Metro Snapshot: February 3, 2009

PREMIER PESSIMISM: Ontario Premier Dalton McGuinty braced voters for several years of red ink that would be ushered in by a significant deficit in the upcoming federal budget. Some observers were predicting a shortfall of as much as $5 billion after funds were pledged for infrastructure and struggling automakers.

British Columbia Premier Gordon Campbell was also girding his province for back-to-back deficits. Campbell, who declared B.C. a “deficit-free-zone” in October, said the legislature would be recalled to suspend the province’s balanced-budget legislation for the next two years.

LET’S HOPE THE RODENTS ARE RIGHT: Several of the most revered weather predicting groundhogs — including Wiarton Willie, Shubenacadie Sam, Balzac Billy and Punxsutawney Phil — were roused from hibernation to bring the news that we could expect six more weeks of winter. However, an Environment Canada forecaster of the human persuasion said that those of us living outside of the West Coast shouldn’t hold their breath waiting for a mid-March start to spring.
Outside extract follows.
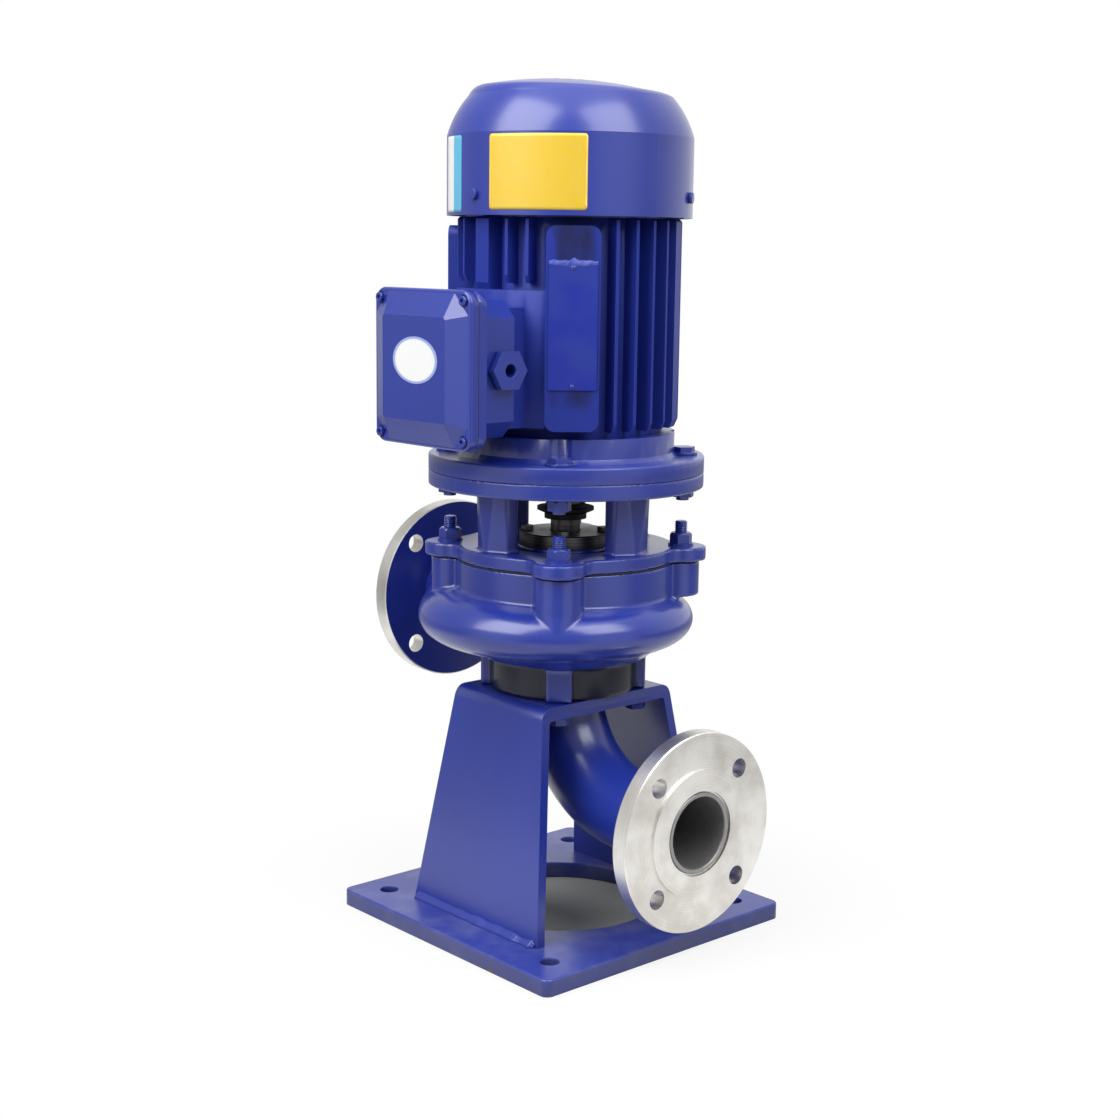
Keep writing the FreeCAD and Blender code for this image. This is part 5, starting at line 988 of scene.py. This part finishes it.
def background_share(tree, outward):
    """The share of white that a ray sees: all from the camera, part in gloss, all below the lamps."""
    unit = tree.nodes.new("ShaderNodeVectorMath")
    unit.operation = "NORMALIZE"
    put(tree, unit.inputs[0], outward)
    strips = []
    for lamp in LAMPS.values():
        facing = cosine(tree, unit.outputs[0], towards(lamp["azimuth"], 0.0))
        strips.append(step(tree, facing, *BELOW_LAMP_SPREAD))
    rays = tree.nodes.new("ShaderNodeLightPath").outputs
    gloss = blend_value(tree, calc(tree, "MAXIMUM", *strips), BACKGROUND_IN_GLOSS, 1.0)
    mirrored = product(tree, rays["Is Glossy Ray"], gloss)
    direct = calc(tree, "MAXIMUM", rays["Is Camera Ray"], mirrored)
    return calc(tree, "MAXIMUM", direct, rays["Is Transmission Ray"])


def floor_material():
    """White to the camera. Elsewhere a painted pool of light, pale near the object and dim far off, with
    painted shade below the base plate.
    """
    made = bpy.data.materials.new("studio_floor")
    made.use_nodes = True
    tree = made.node_tree
    tree.nodes.clear()
    out = tree.nodes.new("ShaderNodeOutputMaterial")
    matt = tree.nodes.new("ShaderNodeBsdfDiffuse")
    white = tree.nodes.new("ShaderNodeEmission")
    radius = distance_from(tree, object_place(tree), Z, ORIGIN)
    # Painted shade: the floor below the base plate's opening is coloured grey
    outside = step(tree, radius, SHADED_FLOOR_RADIUS, SHADED_FLOOR_RADIUS + SHADED_FLOOR_FADE)
    # Painted pool of light: the floor is pale near the object and dim far off
    painted_pool_floor = blend_colour(tree, step(tree, radius, *POOL_FADE_RADII), FLOOR_PAINTED_POOL, FLOOR_PAINTED_DIM)
    put(tree, matt.inputs["Color"], blend_colour(tree, outside, FLOOR_PAINTED_SHADE, painted_pool_floor))
    whiteness = blend_value(tree, step(tree, radius, *NEAR_FLOOR_RADII), NEAR_FLOOR_WHITE, 1.0)
    share = product(tree, whiteness, outside, background_share(tree, object_place(tree)))
    put(tree, out.inputs[0], mix_shaders(tree, share, matt.outputs[0], white.outputs[0]))
    return made


def floor():
    """The studio's floor, a hair below the base plate."""
    mesh = bmesh.new()
    bmesh.ops.create_grid(mesh, x_segments=1, y_segments=1, size=FLOOR_HALF_SIDE)
    data = bpy.data.meshes.new("studio_floor")
    mesh.to_mesh(data)
    mesh.free()
    data.materials.append(floor_material())
    ground = bpy.data.objects.new("studio_floor", data)
    ground.location = (0.0, 0.0, -FLOOR_DROP)
    bpy.context.scene.collection.objects.link(ground)


def world():
    """A room with a bright ceiling, paler behind than at the sides, and white to the camera."""
    made = bpy.data.worlds.new("studio")
    made.use_nodes = True
    tree = made.node_tree
    tree.nodes.clear()
    out = tree.nodes.new("ShaderNodeOutputWorld")
    room = tree.nodes.new("ShaderNodeBackground")
    white = tree.nodes.new("ShaderNodeBackground")
    direction = tree.nodes.new("ShaderNodeTexCoord").outputs["Generated"]
    facing = cosine(tree, direction, towards(BACK_WALL_AZIMUTH, BACK_WALL_ELEVATION))
    walls = blend_value(tree, step(tree, facing, *BACK_WALL_SPREAD), *WALL_STRENGTHS)
    ceiling = product(tree, step(tree, split(tree, direction)[Z], *CEILING_SPREAD), CEILING_STRENGTH)
    fill(tree, room, {"Color": WHITE, "Strength": calc(tree, "ADD", walls, ceiling)})
    fill(tree, white, {"Color": WHITE})
    share = background_share(tree, direction)
    put(tree, out.inputs[0], mix_shaders(tree, share, room.outputs[0], white.outputs[0]))
    bpy.context.scene.world = made


def softbox(name, azimuth, elevation, width, height, power):
    """An area lamp that faces the middle of the object."""
    lamp = bpy.data.lights.new(name, "AREA")
    lamp.shape = "RECTANGLE"
    lamp.size = width
    lamp.size_y = height
    lamp.energy = power
    place = bpy.data.objects.new(name, lamp)
    direction = towards(azimuth, elevation)
    place.location = Vector((0.0, 0.0, LAMP_TARGET_HEIGHT)) + direction * LAMP_DISTANCE
    place.rotation_mode = "QUATERNION"
    place.rotation_quaternion = direction.to_track_quat("Z", "Y")
    bpy.context.scene.collection.objects.link(place)


def camera():
    """The camera that the photograph was taken with, as fitted."""
    back = towards(CAMERA_AZIMUTH, CAMERA_ELEVATION)
    turn = math.radians(CAMERA_AZIMUTH)
    right = Vector((math.cos(turn), math.sin(turn), 0.0))
    up = back.cross(right)
    roll = math.radians(CAMERA_ROLL)
    tilted_right = right * math.cos(roll) + up * math.sin(roll)
    tilted_up = up * math.cos(roll) - right * math.sin(roll)
    target = Vector((0.0, 0.0, TARGET_HEIGHT)) + right * TARGET_SIDE
    place = target + back * CAMERA_DISTANCE
    data = bpy.data.cameras.new("camera")
    data.sensor_width = SENSOR_WIDTH
    data.lens = FOCAL_PIXELS / PHOTO_SIDE * SENSOR_WIDTH
    data.clip_start = CAMERA_NEAR
    made = bpy.data.objects.new("camera", data)
    axes = Matrix((tilted_right, tilted_up, back)).transposed().to_4x4()
    made.matrix_world = Matrix.Translation(place) @ axes
    bpy.context.scene.collection.objects.link(made)
    bpy.context.scene.camera = made


def write_sizes():
    """Updates the view layer."""
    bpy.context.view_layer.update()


def main():
    """Dresses the part, adds the pieces made here, and sets up the studio."""
    cast = enamel("cast_enamel", 0.55, 0.28)
    machined = enamel("machined_enamel", 0.45, 0.28)
    sheet = enamel("sheet_enamel", 0.0, 0.27)
    small = enamel("fastener_enamel", 0.30, 0.32)
    by_node = node_materials(cast, machined, sheet)
    dress_nodes(by_node, slot_materials(machined, small))
    soften_nodes()
    weld_beads(machined)
    threaded_studs(small)
    plate_rivets(by_node["rating_plate_blank"])
    paint_crust(crust_paint_highlight())
    labels()
    floor()
    world()
    for name, lamp in LAMPS.items():
        softbox(name, **lamp)
    camera()
    bpy.context.scene.view_settings.view_transform = "Standard"
    write_sizes()


main()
SATELLITE RADIO: Eighteen months of hard work paid off for students at Toronto’s Humber College when a radio built as part of a class project successfully made contact with the International Space Station. One of the project’s team members burst into tears when the faint signal of astronaut Sandra Magnus’ voice broke through the static crackle, capping a feat that many in the school considered impossible.

WOULD YOU (NON) BELIEVE?: Three years after a high-profile University of Minnesota study reported that atheists outranked
Muslims and recent immigrants as the most despised and distrusted
minority in America, do President Barack Obama’s nods to non-believers signal a turn of the tide for American atheists?

O CONTROVERSY: Unassuming Springfield, New Brunswick was the site of national controversy last week when a school principal incurred the wrath of town parents by cancelling daily playings of the national anthem before classes. The principal has since reversed his decision after being pressured by a torrent of angry calls and e-mails, and parents in the community said they planned to take the fight nationwide.

SHOE FLY: It seemed an Iraqi reporter who made headlines by hurling his shoes at former U.S. President George W. Bush started a new trend in protesting — including a large demonstration on Bush’s final day in office that was marked by participants flinging shoes at the White House gates. A similar event unfolded yesterday when an activist interrupted a speech being by Chinese Prime Minister Wen Jiabao at Cambridge University — blowing a whistle and branding Wen a dictator before hurling a grey shoe at the leader.

EIGHT STARS ARE BORN: Nadya Suleman, the mother of the longest-living octuplets in the United States, has been deluged with requests for media interviews, book deals, TV shows and other business proposals. “She’s the most sought after mom in the world right now,” said the president of the public relations firm representing the woman. Suleman, already the mother of six, conceived all of her children through in vitro fertilization.